EXERCISE BRIEF –
Extract exactly those lines that lie between the start of the material and the line with "const footFlatDepth = 1;", including both boundary lines and no others.

═══ AVAILABLE DATA ═══

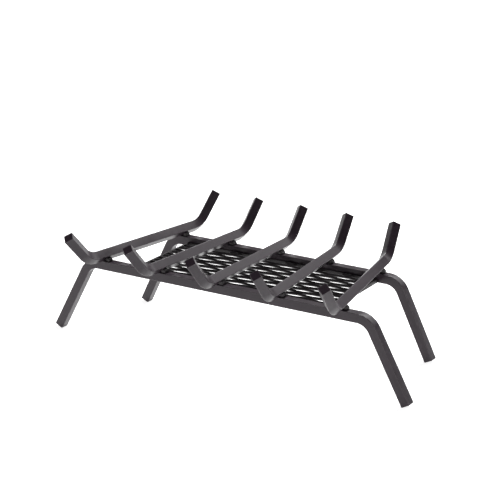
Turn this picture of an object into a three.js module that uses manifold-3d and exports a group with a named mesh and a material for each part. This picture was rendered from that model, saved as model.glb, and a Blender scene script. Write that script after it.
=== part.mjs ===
// Log grate: two bent rails on splayed legs, five crossbars on edge, and an ember screen.
// Millimetres, +Z up. The front faces -Y, and the origin is on the floor at the middle.
import * as THREE from "three";
import { mergeVertices } from "three/addons/utils/BufferGeometryUtils.js";
import Module from "manifold-3d";

// Square bar, 5/8 inch, with its long edges slightly broken
const barSize = 15.875;
const barChamfer = 0.9;

// Rails. A span is measured between the corners where the centre lines of top and legs meet.
const railTopHeight = 140;
const railSpacing = 188;
const frontRailSpan = 540;
const rearRailSpan = 450;
const railBendRadius = 30.5; // to the bar's centre line
const frontLegSplay = 28.5; // degrees out from vertical
const rearLegSplay = 26;
const footFlatDepth = 1; // ground off the lowest edge of each foot

// Crossbars. An inset runs from the outermost seat to the start of the rail's bend.
const crossbarCount = 5;
const frontInset = 23;
const rearInset = 9.6;
const crossbarShift = -8.3; // the whole set sits left of the middle
const overhang = 22.8; // straight, from the rail's centre line to the upturn
const upturnRadius = 40.2; // to the bar's centre line
const upturnAngle = 48.5; // degrees from level
const upturnLength = 48.5; // straight, beyond the bend

// Fillet welds between a crossbar's two lower faces and the rail's top
const weldLeg = 10.8;
const weldCrown = 0.9; // how far the bead's face bulges
const weldEndTaper = 1.6; // length of each tapered end
const weldEndShare = 0.7; // size of the bead at its very end
const fitGap = 0.3; // between pieces that meet on sloping faces

// Ember screen of expanded metal, welded in between the rails, flush with their undersides
const screenInset = 15.7; // from its ends to the start of the rear rail's bend
const screenThickness = 7; // over the raised strands
const screenMargin = 3; // solid edge
const openingPitchX = 56; // long way of the diamond
const openingPitchY = 25.8; // short way of the diamond
const openingShift = [24.5, 2]; // the diamonds aren't centred on the sheet
const strandWidth = 3.2; // seen from straight above
const bondLength = 9; // where two strands are one

const bendSteps = 10;
const crownSteps = 4;

// What follows from the driving dimensions
const radians = THREE.MathUtils.degToRad;
const edgeReach = (barSize - barChamfer) / Math.SQRT2; // centre to the broken edge
const edgeFlat = barChamfer / Math.SQRT2; // half the width of the broken edge
const cornerToBend = (splay) => railBendRadius * Math.tan(radians(90 - splay) / 2);
const frontFlatHalf = frontRailSpan / 2 - cornerToBend(frontLegSplay);
const rearFlatHalf = rearRailSpan / 2 - cornerToBend(rearLegSplay);

const satin = { roughness: 0.48, metalness: 0.2 };
const barPaint = new THREE.MeshStandardMaterial({ color: 0x3a383b, ...satin });
const weldPaint = new THREE.MeshStandardMaterial({ color: 0x2e2c2e, ...satin });
const screenPaint = new THREE.MeshStandardMaterial({ color: 0x2a2729, ...satin });

const grate = new THREE.Group();
const wasm = await Module();
wasm.setup();

// A closed body through rings of points, each counter-clockwise seen from the last ring's side.
function skin(rings) {
  const sides = rings[0].length;
  const index = [];
  for (let ring = 0; ring < rings.length - 1; ring++) {
    for (let side = 0; side < sides; side++) {
      const a = ring * sides + side;
      const b = ring * sides + ((side + 1) % sides);
      index.push(a, b, b + sides, a, b + sides, a + sides);
    }
  }
  const last = (rings.length - 1) * sides;
  for (let side = 1; side < sides - 1; side++) {
    index.push(0, side + 1, side);
    index.push(last, last + side, last + side + 1);
  }
  return new THREE.BufferGeometry().setFromPoints(rings.flat()).setIndex(index);
}

// A square outline from the two points of one corner, as [across, up] pairs.
function squareOutline(corner) {
  const once = corner.map(([x, y]) => [-y, x]);
  const twice = corner.map(([x, y]) => [-x, -y]);
  const thrice = corner.map(([x, y]) => [y, -x]);
  return [...corner, ...once, ...twice, ...thrice];
}

// Stations of a bar that is level for flatHalf each side of the middle, then bends by turn
// (radians, positive upwards) and runs straight for tail.
function bentPath(flatHalf, radius, turn, tail) {
  const half = [];
  for (let step = 0; step <= bendSteps; step++) {
    const heading = (turn * step) / bendSteps;
    const along = flatHalf + radius * Math.sin(Math.abs(heading));
    const rise = Math.sign(turn) * radius * (1 - Math.cos(heading));
    half.push({ along, rise, heading });
  }
  const end = half[bendSteps];
  half.push({
    along: end.along + tail * Math.cos(turn),
    rise: end.rise + tail * Math.sin(turn),
    heading: turn,
  });
  const mirrored = half.map((s) => ({ along: -s.along, rise: s.rise, heading: -s.heading }));
  return [...mirrored.reverse(), ...half];
}

// The bar's outline carried along a bent path. place(along, across, up) gives the point.
function bentBar(outline, path, place) {
  const rings = path.map(({ along, rise, heading }) =>
    outline.map(([across, up]) =>
      place(along - up * Math.sin(heading), across, rise + up * Math.cos(heading)),
    ),
  );
  return skin(rings);
}

function toSolid(geometry) {
  const bare = geometry.clone();
  bare.deleteAttribute("normal");
  bare.deleteAttribute("uv");
  const merged = mergeVertices(bare);
  const vertProperties = merged.attributes.position.array;
  const triVerts = new Uint32Array(merged.index.array);
  return new wasm.Manifold(new wasm.Mesh({ numProp: 3, vertProperties, triVerts }));
}

function toGeometry(solid) {
  const { vertProperties, triVerts } = solid.getMesh();
  return new THREE.BufferGeometry()
    .setAttribute("position", new THREE.BufferAttribute(vertProperties, 3))
    .setIndex(new THREE.BufferAttribute(triVerts, 1));
}

// Adds a named mesh to the grate, with flat shading normals.
function addPiece(name, geometry, material) {
  const flatShaded = geometry.index ? geometry.toNonIndexed() : geometry;
  flatShaded.computeVertexNormals();
  const mesh = new THREE.Mesh(flatShaded, material);
  mesh.name = name;
  grate.add(mesh);
  return mesh;
}

// A rail stands on the lowest edges of its two feet, which are cut square to the legs.
function railGeometry(flatHalf, legSplay, depth) {
  const splay = radians(legSplay);
  const centreHeight = railTopHeight - barSize / 2;
  const bendDrop = railBendRadius * (1 - Math.sin(splay));
  const footHeight = (barSize / 2) * Math.sin(splay) - footFlatDepth;
  const legLength = (centreHeight - bendDrop - footHeight) / Math.cos(splay);
  const path = bentPath(flatHalf, railBendRadius, splay - Math.PI / 2, legLength);
  const half = barSize / 2;
  const outline = squareOutline([[half - barChamfer, -half], [half, barChamfer - half]]);
  const bar = bentBar(outline, path, (along, across, up) =>
    new THREE.Vector3(along, depth + across, centreHeight + up),
  );
  const floor = new THREE.BoxGeometry(4 * flatHalf, 4 * railSpacing, 2 * railTopHeight);
  floor.translate(0, 0, -railTopHeight);
  return toGeometry(toSolid(bar).subtract(toSolid(floor)));
}

// A crossbar stands on one edge at height 0, its length along Y, the middle at the origin.
function crossbarGeometry(seatDistance) {
  const path = bentPath(seatDistance + overhang, upturnRadius, radians(upturnAngle), upturnLength);
  const outline = squareOutline([[-edgeFlat, -edgeReach], [edgeFlat, -edgeReach]]);
  return bentBar(outline, path, (along, across, up) =>
    new THREE.Vector3(-across, along, edgeReach + up),
  );
}

// A weld bead fills the groove on the +X side of a crossbar that runs along Y.
function weldGeometry(run) {
  const root = new THREE.Vector2(edgeFlat + fitGap * Math.SQRT2, 0);
  const toe = new THREE.Vector2(edgeFlat + weldLeg, 0);
  const top = root.clone().add(new THREE.Vector2(weldLeg, weldLeg).divideScalar(Math.SQRT2));
  const outwards = new THREE.Vector2(top.y - toe.y, toe.x - top.x).normalize();
  const outline = [root];
  for (let step = 0; step <= crownSteps; step++) {
    const share = step / crownSteps;
    const bulge = weldCrown * Math.sin(Math.PI * share);
    outline.push(toe.clone().lerp(top, share).addScaledVector(outwards, bulge));
  }
  const ring = (y, size) =>
    outline.map((point) => {
      const { x, y: up } = root.clone().lerp(point, size);
      return new THREE.Vector3(x, y, up);
    });
  const full = run / 2 - weldEndTaper;
  return skin([
    ring(run / 2, weldEndShare),
    ring(full, 1),
    ring(-full, 1),
    ring(-run / 2, weldEndShare),
  ]);
}

// A flat sheet of six-sided openings in staggered rows along X, cut off at a solid margin.
function screenGeometry(width, depth) {
  const { CrossSection } = wasm;
  const tip = (openingPitchX - bondLength) / 2;
  const side = openingPitchY / 2 - strandWidth;
  const opening = [[tip, 0], [bondLength / 2, side], [-bondLength / 2, side]];
  const corners = [...opening, ...opening.map(([x, y]) => [-x, -y])];
  const outlines = [];
  const rows = Math.ceil(depth / openingPitchY);
  const columns = Math.ceil(width / openingPitchX);
  for (let row = -rows; row <= rows; row++) {
    const stagger = row % 2 === 0 ? openingPitchX / 2 : 0;
    for (let column = -columns; column <= columns; column++) {
      const x = openingShift[0] + stagger + column * openingPitchX;
      const y = openingShift[1] + (row * openingPitchY) / 2;
      outlines.push(corners.map(([dx, dy]) => [x + dx, y + dy]));
    }
  }
  const inside = [width - 2 * screenMargin, depth - 2 * screenMargin];
  const openings = new CrossSection(outlines)
    .intersect(CrossSection.square(inside, true))
    .decompose()
    .filter((piece) => piece.area() > strandWidth ** 2); // no slivers along the margin
  const sheet = CrossSection.square([width, depth], true).subtract(CrossSection.compose(openings));
  return toGeometry(sheet.extrude(screenThickness));
}

addPiece("front_rail", railGeometry(frontFlatHalf, frontLegSplay, -railSpacing / 2), barPaint);
addPiece("rear_rail", railGeometry(rearFlatHalf, rearLegSplay, railSpacing / 2), barPaint);

for (let number = 1; number <= crossbarCount; number++) {
  const place = (2 * (number - 1)) / (crossbarCount - 1) - 1; // -1 at the left, 1 at the right
  const seats = {
    front: crossbarShift + place * (frontFlatHalf - frontInset),
    rear: crossbarShift + place * (rearFlatHalf - rearInset),
  };
  const fan = Math.atan((seats.front - seats.rear) / railSpacing);
  const seatDistance = railSpacing / 2 / Math.cos(fan);
  const bar = addPiece(`crossbar_${number}`, crossbarGeometry(seatDistance), barPaint);
  bar.position.set((seats.front + seats.rear) / 2, 0, railTopHeight);
  bar.rotation.z = fan;

  // The bead stays on the flat of the rail's top, which it crosses at the fan angle.
  const railFlat = barSize - 2 * barChamfer;
  const sideways = 2 * (weldLeg + edgeFlat) * Math.abs(Math.sin(fan));
  const weldRun = (railFlat - sideways) / Math.cos(fan);
  for (const [rail, y] of [["front", -railSpacing / 2], ["rear", railSpacing / 2]]) {
    for (const [side, turn] of [["left", Math.PI], ["right", 0]]) {
      const name = `weld_${rail}_${number}_${side}`;
      const weld = addPiece(name, weldGeometry(weldRun), weldPaint);
      weld.position.set(seats[rail], y, railTopHeight);
      weld.rotation.z = fan + turn;
    }
  }
}

const screenWidth = 2 * (rearFlatHalf - screenInset);
const screenDepth = railSpacing - barSize;
const screen = addPiece("ember_screen", screenGeometry(screenWidth, screenDepth), screenPaint);
screen.position.z = railTopHeight - barSize;

export default grate;
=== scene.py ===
import math
import bpy
import bmesh
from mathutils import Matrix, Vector


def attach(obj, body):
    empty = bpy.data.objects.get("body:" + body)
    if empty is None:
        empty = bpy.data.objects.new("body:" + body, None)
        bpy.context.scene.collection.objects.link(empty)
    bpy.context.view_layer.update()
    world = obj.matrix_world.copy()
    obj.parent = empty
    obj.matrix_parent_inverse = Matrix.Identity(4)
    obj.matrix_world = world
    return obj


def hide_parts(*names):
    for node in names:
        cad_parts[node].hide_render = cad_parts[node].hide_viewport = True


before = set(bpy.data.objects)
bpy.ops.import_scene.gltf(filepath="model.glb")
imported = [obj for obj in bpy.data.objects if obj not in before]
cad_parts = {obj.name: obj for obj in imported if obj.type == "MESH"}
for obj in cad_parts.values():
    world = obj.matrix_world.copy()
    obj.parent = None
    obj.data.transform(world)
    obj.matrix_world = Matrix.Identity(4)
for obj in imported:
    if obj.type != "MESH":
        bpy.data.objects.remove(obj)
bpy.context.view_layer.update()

mergeDistance = 1e-6  # points closer than this are one point
snapDistance = 1e-5  # slack for finding and joining the open ends
squareOn = 0.999  # cosine above which a face looks straight along a direction
smoothAngle = 40  # degrees between faces, below which they shade as one


# Small tools for modelling by code

def dropSelection():
    for item in bpy.context.selected_objects:
        item.select_set(False)


def workOn(*pieces):
    dropSelection()
    for piece in pieces:
        piece.select_set(True)
    bpy.context.view_layer.objects.active = pieces[0]


def applyPlace(piece):
    workOn(piece)
    bpy.ops.object.transform_apply(location=True, rotation=True, scale=True)


def enterEdit(piece):
    workOn(piece)
    bpy.context.tool_settings.mesh_select_mode = (True, True, True)
    bpy.ops.object.mode_set(mode="EDIT")
    bpy.ops.mesh.select_all(action="DESELECT")


def leaveEdit():
    bpy.ops.object.mode_set(mode="OBJECT")


def clearPicked(shape):
    for item in list(shape.verts) + list(shape.edges) + list(shape.faces):
        item.select = False


def pickFaces(piece, test):
    shape = bmesh.from_edit_mesh(piece.data)
    clearPicked(shape)
    for face in shape.faces:
        if test(face.calc_center_median(), face.normal):
            face.select_set(True)
    bmesh.update_edit_mesh(piece.data)


def pickVerts(piece, test):
    shape = bmesh.from_edit_mesh(piece.data)
    clearPicked(shape)
    for point in shape.verts:
        if test(point.co):
            point.select = True
    shape.select_flush(True)
    bmesh.update_edit_mesh(piece.data)


# Cuts off what lies behind a plane, in edit mode
def cutAway(planePoint, planeNormal, fill=True):
    bpy.ops.mesh.select_all(action="SELECT")
    bpy.ops.mesh.bisect(
        plane_co=planePoint,
        plane_no=planeNormal,
        use_fill=fill,
        clear_inner=True,
        threshold=mergeDistance,
    )


def addBevel(piece, width, steps, sharperThan):
    rounding = piece.modifiers.new("edges", "BEVEL")
    rounding.limit_method = "ANGLE"
    rounding.angle_limit = math.radians(sharperThan)
    rounding.width = width
    rounding.segments = steps


def addArray(piece, step, count, joined=False):
    repeat = piece.modifiers.new("repeat", "ARRAY")
    repeat.use_relative_offset = False
    repeat.use_constant_offset = True
    repeat.constant_offset_displace = step
    repeat.count = count
    repeat.use_merge_vertices = joined
    repeat.merge_threshold = snapDistance


def applyModifiers(piece):
    workOn(piece)
    for modifier in list(piece.modifiers):
        bpy.ops.object.modifier_apply(modifier=modifier.name)


def joinPieces(pieces):
    workOn(*pieces)
    bpy.ops.object.join()
    return pieces[0]


def copyPiece(piece, name):
    twin = piece.copy()
    twin.data = piece.data.copy()
    twin.name = name
    bpy.context.scene.collection.objects.link(twin)
    return twin


def cleanShell(piece):
    enterEdit(piece)
    bpy.ops.mesh.select_all(action="SELECT")
    bpy.ops.mesh.remove_doubles(threshold=mergeDistance)
    bpy.ops.mesh.normals_make_consistent(inside=False)
    leaveEdit()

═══

WRITTEN SOLUTION –
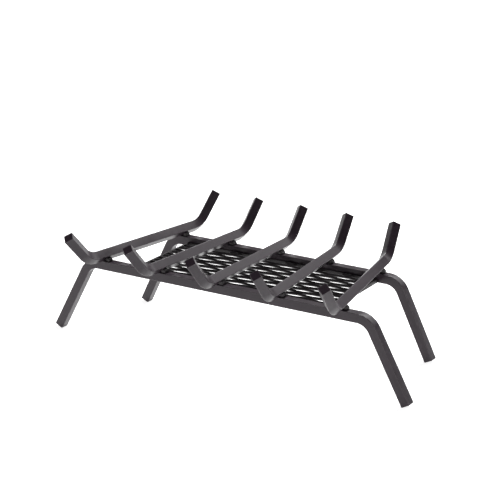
Turn this picture of an object into a three.js module that uses manifold-3d and exports a group with a named mesh and a material for each part. This picture was rendered from that model, saved as model.glb, and a Blender scene script. Write that script after it.
=== part.mjs ===
// Log grate: two bent rails on splayed legs, five crossbars on edge, and an ember screen.
// Millimetres, +Z up. The front faces -Y, and the origin is on the floor at the middle.
import * as THREE from "three";
import { mergeVertices } from "three/addons/utils/BufferGeometryUtils.js";
import Module from "manifold-3d";

// Square bar, 5/8 inch, with its long edges slightly broken
const barSize = 15.875;
const barChamfer = 0.9;

// Rails. A span is measured between the corners where the centre lines of top and legs meet.
const railTopHeight = 140;
const railSpacing = 188;
const frontRailSpan = 540;
const rearRailSpan = 450;
const railBendRadius = 30.5; // to the bar's centre line
const frontLegSplay = 28.5; // degrees out from vertical
const rearLegSplay = 26;
const footFlatDepth = 1; // ground off the lowest edge of each foot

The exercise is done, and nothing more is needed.